Attendu que la société faillie a été appelée à la cause conformément au prescrit de l'article 58 de la loi sur les faillites; que ses liquidateurs ne s'opposent pas à la transaction;

Attendu toutefois que le premier juge a refusé d'homologuer la transaction au motif que l'appelant n'avait pas cité à comparaître sa cocontractante, la Ville de Thuin, en se fondant à cet égard sur l'enseignement de A. Cloquet selon lequel “lorsque la transaction doit être homologuée le curateur assignera le cocontractant et le failli devant la juridiction compétente” (Novelles commerciales, t. IV, éd. 1985, n° 2282) et celui d'I. Verougstraete qui écrit “Pour homologuer une transaction, le curateur doit assigner la partie adverse devant le tribunal compétent pour entendre dire pour droit que la transaction intervenue entre eux est homologuée” (Manuel de la faillite et du concordat, Kluwer Éd., 1998, n° 926);

Attendu que l'appelant critique ces auteurs en faisant valoir que ceux-ci ne justifient pas leur position et que l'article 58 de la loi sur les faillites (ancien art. 492) n'exige pas que la partie adverse soit citée;

Attendu que le premier juge motive sa position par la considération que “le tribunal doit disposer d'une information complète sur les tenants et aboutissants de la convention de transaction et que l'on ne discerne pas comment le jugement qui statue sur l'homologation pourrait valablement conférer le caractère obligatoire à la transaction en l'absence d'une des parties”.
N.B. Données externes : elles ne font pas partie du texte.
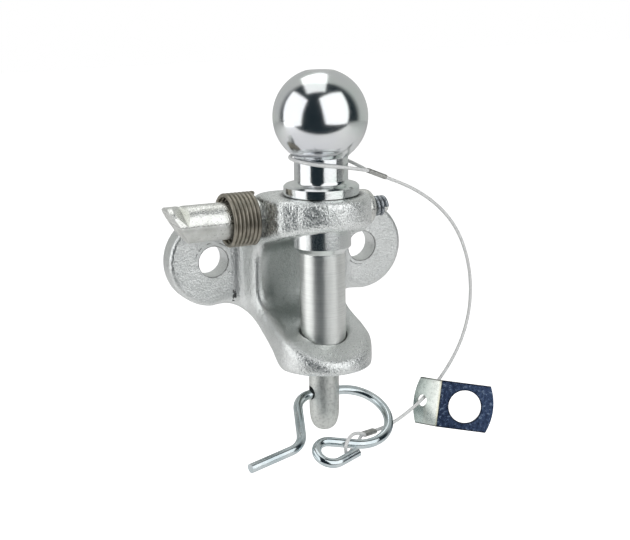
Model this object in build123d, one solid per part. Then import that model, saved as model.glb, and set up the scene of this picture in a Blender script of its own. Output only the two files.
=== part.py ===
from build123d import *
import math
import os

# Ball and pin hitch. Millimetres, +Z up, +Y towards the vehicle, ball side at -Y.
# The origin is midway between the two bolt holes, on the back face of the mounting plate.

# Mounting plate
bolt_spacing = 90.0
bolt_hole_diameter = 17.0
lobe_diameter = 50.0
plate_thickness = 13.0
plate_front_round = 2.5
plate_back_round = 1.0
plate_root_round = 5.0

# Ball and pin, one turned piece
pin_reach = 57.0
ball_diameter = 50.0
ball_height = 81.5
ball_flat_diameter = 16.0
ball_foot_diameter = 32.0
neck_diameter = 28.5
neck_foot_round = 2.5
flange_diameter = 40.0
flange_thickness = 5.2
flange_chamfer = 1.0
seat_diameter = 37.0
seat_thickness = 0.4
guide_diameter = 31.0
guide_bottom = 9.7
guide_chamfer = 3.3
shank_diameter = 24.4
shank_end_inset = 2.0
tail_diameter = 16.2
tail_tip = -88.4
tail_nose_length = 13.4
tail_tip_diameter = 6.0
tail_tip_slope = 0.35
clip_hole_diameter = 7.5
clip_hole_height = -67.4

# Jaws of the casting
jaw_top = 40.5
crown_reach = 30.5
crown_foot_below_rim = 4.0
crown_round = 9.0
upper_lip_radius = 26.3
upper_lip_bottom = 26.0
upper_throat_slope = 0.31
lower_lip_radius = 26.0
lower_rim_height = -32.8
lower_rim_slope = 0.36
lower_nose_reach = 6.0
lower_nose_drop = 4.0
jaw_bottom = -52.5
heel_start = 0.5
heel_drop = 1.5
web_reach = 28.5
web_half_width = 27.0
root_half_width = 31.0
root_sink = 6.0
throat_round = 10.0
nose_round = 12.0
top_edge_round = 3.5
throat_edge_round = 5.0
bottom_edge_round = 2.0
top_band = 3.0
bottom_band = 6.0
same_place = 0.1
nearly_straight = 0.999
nearly_upright = 0.95

# Channel along the inside of the jaws
channel_half_width = 22.5
channel_depth = 3.6
channel_bed = 11.0
channel_overcut = 1.5
channel_lip_slope = 0.25
channel_web_sink = 1.5
channel_roof_drop = 2.0
channel_floor_slope = 0.284
channel_floor_height = -30.0

# Flat boss that carries the spindle and its spring
boss_reach = 29.0
boss_front = 66.0
boss_back = 16.0
boss_bottom = 13.0
boss_round = 6.0
boss_tuck = 0.4
boss_inner = 8.0

# Fits
guide_clearance = 0.15
shank_clearance = 0.6
spindle_clearance = 0.1
notch_clearance = 0.3
seat_gap = 0.3
cut_past = 1.0

# Locking spindle
spindle_diameter = 20.0
spindle_reach = 36.0
spindle_height = 27.0
spindle_right_end = 39.7
spindle_end_round = 4.4
stub_diameter = 6.8
stub_length = 9.0
horn_tip = 79.5
horn_tip_bottom = 35.0
horn_root = 68.0
thumb_groove_lean = 30.0
thumb_groove_line = 70.3
thumb_groove_height = 5.4
thumb_groove_right = 68.2
thumb_groove_left = 78.6
unlock_turn = 90.0

# Return spring and the small coil at the other end
spring_wire = 2.2
spring_outside = 29.0
spring_turns = 7.25
spring_pitch = 2.23
spring_start_turn = 90.0
end_coil_wire = 2.2
end_coil_outside = 11.3
end_coil_turns = 2.5
end_coil_pitch = 2.4
end_coil_start_turn = 90.0

# Retaining clip, bent from one wire in one plane
clip_wire = 5.1
clip_swing = 60.0
clip_leg_start = -7.0
clip_leg_length = 15.5
clip_ring_radius = 19.9
clip_ring_turn = 198.2
clip_waist_length = 13.9
clip_eye_radius = 7.5
clip_eye_turn = 218.2
clip_eye_end = 12.7
clip_heel_radius = 12.5
clip_heel_turn = 73.9
clip_shin_length = 18.5
clip_knee_radius = 14.0
clip_knee_turn = 58.4
clip_handle_length = 26.0

# Tether: coated wire, two ferrules and a bolt-on tab
cord_diameter = 1.9
arc_share = 0.45
ferrule_wall = 0.35
neck_ferrule_length = 11.0
clip_ferrule_length = 8.5
tab_thickness = 2.0
tab_width = 25.4
tab_long_side = 26.8
tab_short_side = 13.6
tab_end_bulge = 2.8
tab_bend = 36.0
tab_bolt_hole = 17.7
tab_bolt_hole_reach = 14.1
tab_cord_hole = 6.5
tab_cord_hole_reach = 11.3
tab_place = (57.0, -82.1, -75.9)
tab_facing = -24.4
tab_lean = -12.8
tab_roll = 8.2

# Routes of the coated wire, as points of its centre line
neck_ferrule_start = (19.8, -72.3, 53.6)
neck_ferrule_heading = (10.7, 0.3, -4.5)
clip_ferrule_start = (9.3, -86.0, -84.8)
clip_ferrule_heading = (9.4, 4.0, -0.4)
neck_route = [
    (6.7, -73.2, 56.4), (-6.7, -73.2, 58.0), (-16.2, -63.7, 59.6), (-16.2, -50.3, 60.4), (-6.7, -40.8, 60.4),
    (6.7, -40.8, 59.2), (16.2, -50.3, 57.2), (18.2, -61.5, 55.6),
]
main_route = [
    (34.9, -71.9, 47.2), (41.0, -71.4, 44.6), (49.3, -70.6, 40.4), (58.8, -69.6, 34.2), (68.0, -68.4, 26.2),
    (75.7, -67.4, 16.6), (81.3, -66.7, 5.1), (84.7, -66.5, -8.1), (85.3, -66.8, -21.6), (83.2, -67.3, -35.0),
    (78.1, -67.9, -48.2), (70.9, -68.4, -59.4), (62.9, -69.0, -68.4), (56.4, -70.2, -73.4), (50.6, -72.6, -76.3),
    (44.2, -75.0, -78.9), (37.6, -75.9, -82.2), (30.8, -76.6, -85.0), (23.6, -79.9, -85.4),
]
clip_route = [
    (4.8, -88.1, -82.4), (-1.2, -91.7, -82.2), (-5.4, -94.8, -85.5), (-5.3, -94.3, -89.5), (-3.2, -91.1, -92.8),
    (2.1, -87.3, -91.8), (6.4, -85.8, -88.2),
]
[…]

Attendu que d'autres procédures prévoyant des autorisations ou des homologations, comme en matière de vente de gré à gré d'immeubles faisant partie d'actifs de faillites (art. 1193ter du Code judiciaire) ou appartenant à des mineurs (art. 1193bis ancien du Code judiciaire) ne prévoient pas la présence obligatoire des cocontractants;

Que l'autorisation est préalable à l'acte tandis que l'homologation est postérieure; que dans les deux cas, l'intervention du juge est requis pour protéger l'une des parties, le failli ou le mineur;

Attendu que le but de la loi sur les faillites, en exigeant l'homologation par le tribunal des transactions portant sur des droits immobiliers ou dont l'objet a une valeur indéterminée ou excède 12.500 euros est de vérifier que la transaction rencontre les intérêts du failli et de ses créanciers;

Que le cocontractant, qui n'a pas besoin de protection particulière, est obligé du seul fait de la conclusion du contrat de transaction alors que seule l'homologation rend la transaction obligatoire à l'égard du curateur qualitate qua et des personnes qu'il représente;

Que c'est en ce sens que doivent être compris les termes énoncés à l'article 58, alinéa 2 selon lesquels “... la transaction n'est obligatoire qu'après avoir été homologuée...”;

Attendu qu'il convient en outre de considérer que dans le cas particulier de l'espèce, la transaction conclue par la Ville de Thuin et exécutée par celle-ci pourrait difficilement être remise en cause par cette dernière; qu'en outre cette transaction ne fait l'objet d'aucune critique des liquidateurs de la SA Sogeci et est approuvée par le juge-commissaire;

Que la loi n'exigeant pas expressément que le cocontractant soit cité et l'intervention de la Ville de Thuin paraissant inutile en l'espèce, il y a lieu d'homologuer la transaction;

Attendu qu'il ne convient pas de condamner l'État belge aux dépens; que le magistrat de la première instance n'a commis aucune faute en estimant qu'il y avait lieu d'assigner le cocontractant, puisqu'il se fondait sur l'avis d'auteurs aussi éminents que A. Cloquet et I. Verougstraete;

Que le seul fait que la cour de céans estime ne pas devoir suivre ce point de vue, in casu, n'implique donc pas qu'une faute ou erreur quelconques aient été commises;

Que les dépens seront dès lors à charge de la masse;

Par ces motifs;

La cour, statuant contradictoirement;

(...)

Reçoit l'appel et le dit fondé,

Met à néant les jugements dont appel et réformant,

Homologue la transaction intervenue entre Maître Pierre Samain, agissant en sa qualité de curateur à la faillite de la SA Sogeci et la Ville de Thuin (...);

Dépens non liquidés à charge de la masse.